The question is what kind of contract Moncrief would command. PFF projects that the amount of guaranteed money he would draw would be around $1.5 million to $1.7 million per year of the contract. In other words, on a three-year deal, that might be a $5 million guarantee, perhaps with a total compensation package of $5-6 million per season. Three years and $15-18 million for a deep threat could be worth the Packers’ while, especially if they are able to free up some money at the position by restructuring Nelson’s or Cobb’s contract.
TE Ed Dickson
Previous team: Carolina Panthers
H/W: 6’4”, 255 lbs
Experience: 8 years
Dickson began his career in Baltimore, where he spent four years with the Ravens before signing with Carolina. He has always been a complementary piece on offense, and although he has started 85 of his 124 career games (missing just four contests in his career), most of those have come as a blocking tight end.
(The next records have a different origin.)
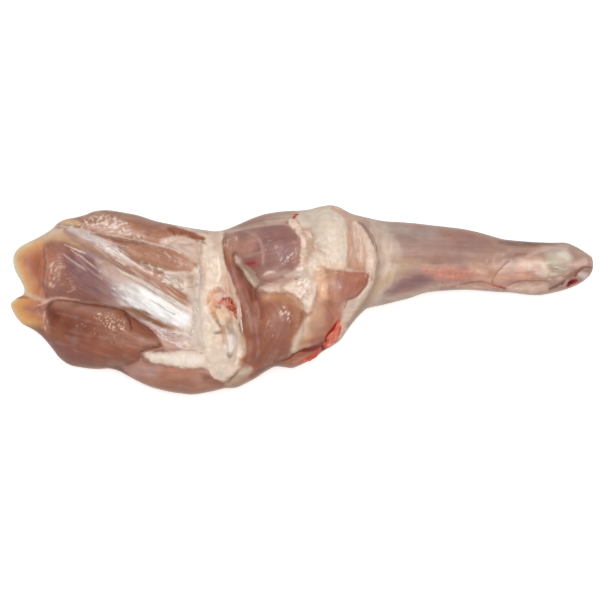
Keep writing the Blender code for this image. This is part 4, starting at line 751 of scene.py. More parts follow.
def station(x, column):
    curve = smoothLine(stations, 400)
    return np.interp(x, curve[:, 0], curve[:, column])


def withBellies(height, x, y, table):
    # the plain body once the bellies stand out of it, with the grain of the belly on top
    height = height.copy()
    along, across = x.copy(), y.copy()
    blend = bellySettings["blend"]
    for drop, spine in table.values():
        line = smoothLine(spine, 26)
        near = boxRound(x, y, line, line[:, 2].max() + bellySettings["boxMargin"])
        gap, place, run, side = nearLine(x[near], y[near], line)
        halfWidth, crest = valueAt(line, place, 2), valueAt(line, place, 3)
        fall = drop * (1 - np.sqrt(np.clip(1 - (gap / halfWidth) ** 2, 0, 1)))
        fall += bellySettings["sideSlope"] * np.clip(gap - halfWidth, 0, None)
        new, old = crest - fall, height[near]
        mix = np.clip(0.5 + 0.5 * (new - old) / blend, 0, 1)
        height[near] = old + (new - old) * mix + blend * mix * (1 - mix)
        where = np.flatnonzero(near)[new > old]
        along[where], across[where] = run[new > old], side[new > old]
    return height, along, across


def rounded(depth, width):
    return np.sqrt(1 - (1 - np.clip(depth / width, 0, 1)) ** 2)


def planSheet(loop, insets, step):
    # points inside the loop, its own first, and the triangles between them, anticlockwise
    ahead = np.roll(loop, -1, axis=0) - np.roll(loop, 1, axis=0)
    ahead /= np.linalg.norm(ahead, axis=1)[:, None]
    inwards = np.column_stack([ahead[:, 1], -ahead[:, 0]])
    rings = [loop, *(loop + inset * inwards for inset in insets)]
    low, high = loop.min(axis=0), loop.max(axis=0)
    rows = np.arange(low[1], high[1], step * math.sqrt(0.75))
    field = np.array([(x, y) for k, y in enumerate(rows)
                      for x in np.arange(low[0] + (k % 2) * step / 2, high[0], step)])
    field = field[insideLoop(field[:, 0], field[:, 1], loop)]
    gap = nearLine(field[:, 0], field[:, 1], np.vstack([loop[::2], loop[:1]]))[0]
    field = field[gap > insets[-1] + step / 2]
    points = np.vstack([*rings, field])
    made = delaunay_2d_cdt([Vector(p) for p in points], [], [tuple(range(len(loop)))[::-1]], 1, 1e-6)
    faces = np.array(made[2])
    a, b, c = (points[faces[:, k]] for k in range(3))
    turn = (b[:, 0] - a[:, 0]) * (c[:, 1] - a[:, 1]) - (b[:, 1] - a[:, 1]) * (c[:, 0] - a[:, 0])
    faces[turn < 0] = faces[turn < 0][:, ::-1]
    return points, faces


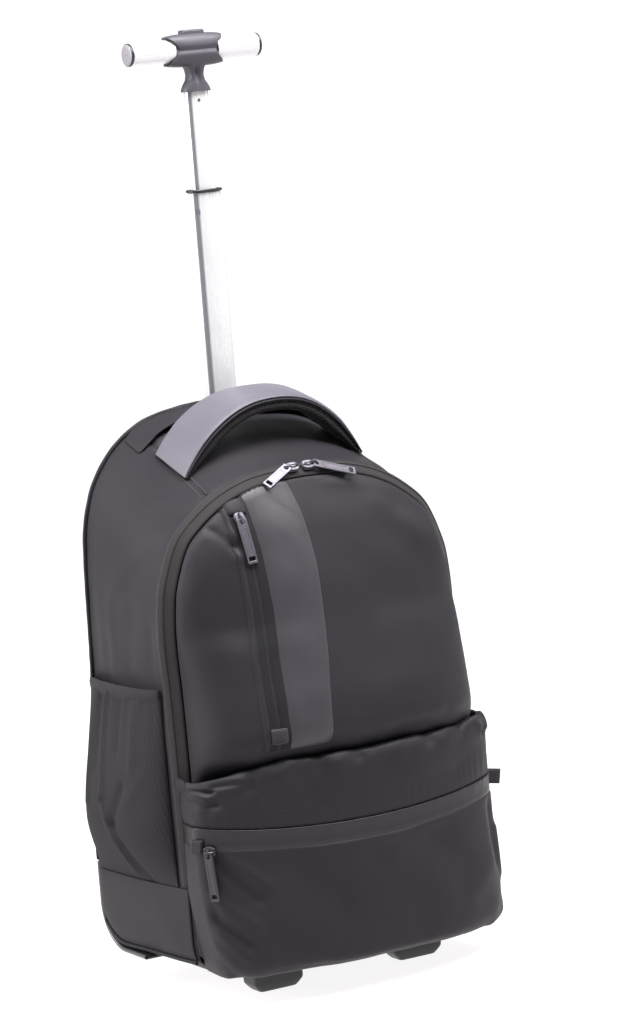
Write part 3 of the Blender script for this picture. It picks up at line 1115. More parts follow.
# The pocket's slider and its black pull hang at the left end of the zip, beside a loop of cloth.
# A short ribbed webbing end sticks out at the right. Both are sewn into the side seams.
black_plastic = brushed("black_plastic", (0.018, 0.016, 0.018), 0.38, 0.0, (300, 300, 300), 0.015)
pocket_zip_z = POCKET_ZIP - 6
side_normal = pocket_at(0.105, pocket_zip_z, 10) - pocket_at(0.105, pocket_zip_z, 0)
zip_slider("pocket_slider_cast", pocket_at(0.105, pocket_zip_z + 2, 2.8), pocket_at(0.09, pocket_zip_z, 0)
           - pocket_at(0.12, pocket_zip_z, 0), side_normal, 10, 9, "bag", "black_plastic", black_plastic,
           "pocket_slider")
zip_pull("pocket_pull_plate", pocket_at(0.103, pocket_zip_z + 1, 4.4), pocket_at(0.1, pocket_zip_z - 42, 2.4),
         side_normal, 9.5, 1.8, "bag", "black_plastic", black_plastic, "pocket_pull")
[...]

However, when Dickson has been called upon more heavily in the passing game, he has delivered. With Greg Olsen out for much of the 2017 season, Dickson responded with 30 receptions for 437 yards. Since his second year in 2011 (when he put up career-highs with 54 catches for 528 yards and five scores), he has been overshadowed, either by Dennis Pitta or Olsen.
The Packers could use a versatile, in-line tight end like Dickson, particularly if they decide to invest in a rookie in the draft. This year, the Panthers also moved him around a bit, getting him on the field as an H-back when Olsen returned against the Packers.
Dickson also has far better skills after the catch than Richard Rodgers — in fact, 2017 saw Dickson set a career high in yards after the catch with 199, and impressive 6.6 YAC per reception. Signing Dickson and drafting a tight end on day two or early on day three would be a good plan for the short-term and the long-term, especially if, as PFF predicts, Dickson would sign for a veteran minimum contract.
OT LaAdrian Waddle
Previous team: New England Patriots
H/W: 6’6”, 315 lbs
Experience: 5 years
With injury questions swirling around Bryan Bulaga and Jason Spriggs showing few signs that he is ready to take over as a starter at right tackle, Waddle represents a player who could interest the Packers as a depth piece. Waddle has played almost exclusively at right tackle, and he started 24 games for the Detroit Lions from 2013-2015 before being waived and picked up by the Pats.
Since then, he has backed up the tackle spots for New England, making four starts this season at right tackle. Waddle might be a nice fit for the Packers’ needs, particularly if Justin McCray ends up starting at guard and is unavailable for spot starts at tackle. PFF’s projection has Waddle getting around $1 million per year in guarantees.
G Jahri Evans
Previous team: Green Bay Packers
H/W: 6’4”, 315 lbs
Experience: 12 years
The Packers obviously know Evans well, having seen him make 14 starts for the team in 2017. He was one of the Packers’ best signings in last year’s free agency period, coming in just before the 2017 NFL Draft to fill the spot vacated by T.J. Lang’s departure. Evans maintained solid play as a pass-blocker and decent if not exceptional run-blocking. The question now is whether he has enough in the tank for one more year.
A deal like his contract for 2017 (one year, $2.5 million total) seems like a reasonable payout for another year of his services. The best scenario would be if the Packers could keep his signing bonus minimal and avoid promising him a job; let him compete with McCray and Lucas Patrick for the right guard spot and if he does not earn it, let him try to catch on for one more season with another team.
G Billy Turner
Previous team: Denver Broncos
H/W: 6’5”, 315 lbs
Experience: 4 years
A backup for the Broncos in 2017, Turner spent just one season as a starter, with five starts for the Dolphins in 2015. The North Dakota State product would presumably be a candidate to compete for the right guard job, and his experience as a college left tackle might make him appealing to the Packers’ scouting staff as a versatile backup.
QB Geno Smith
Previous team: New York Giants
H/W: 6’3”, 221 lbs
Experience: 5 years
Of all the possible veteran backup quarterbacks available, Smith is the one whom PFF has assigned as having his best fit be with the Packers. His foray as a starting quarterback was a mess with the Jets, but he did play reasonably well in his only start this season for the Giants, which came when Eli Manning was inexplicably benched.
In that game, a 24-17 loss to the Raiders, Smith completed 21 of 34 passes for 212 yards and a touchdown, while throwing no interceptions and adding 13 yards on the ground.
Smith certainly still has athletic tools, though his capability of backing up Aaron Rodgers better than Brett Hundley did is anything but certain. Still, he has a familiarity with an offense similar to Mike McCarthy, having played under Ben McAdoo in 2017, and that could help with a possible transition to Green Bay.
With that said, PFF projects Smith to receive around $1.5 million per year guaranteed on his contract. Packers fans should instead simply look at him as a candidate to come in with little to no guaranteed money and compete with Hundley for the backup job.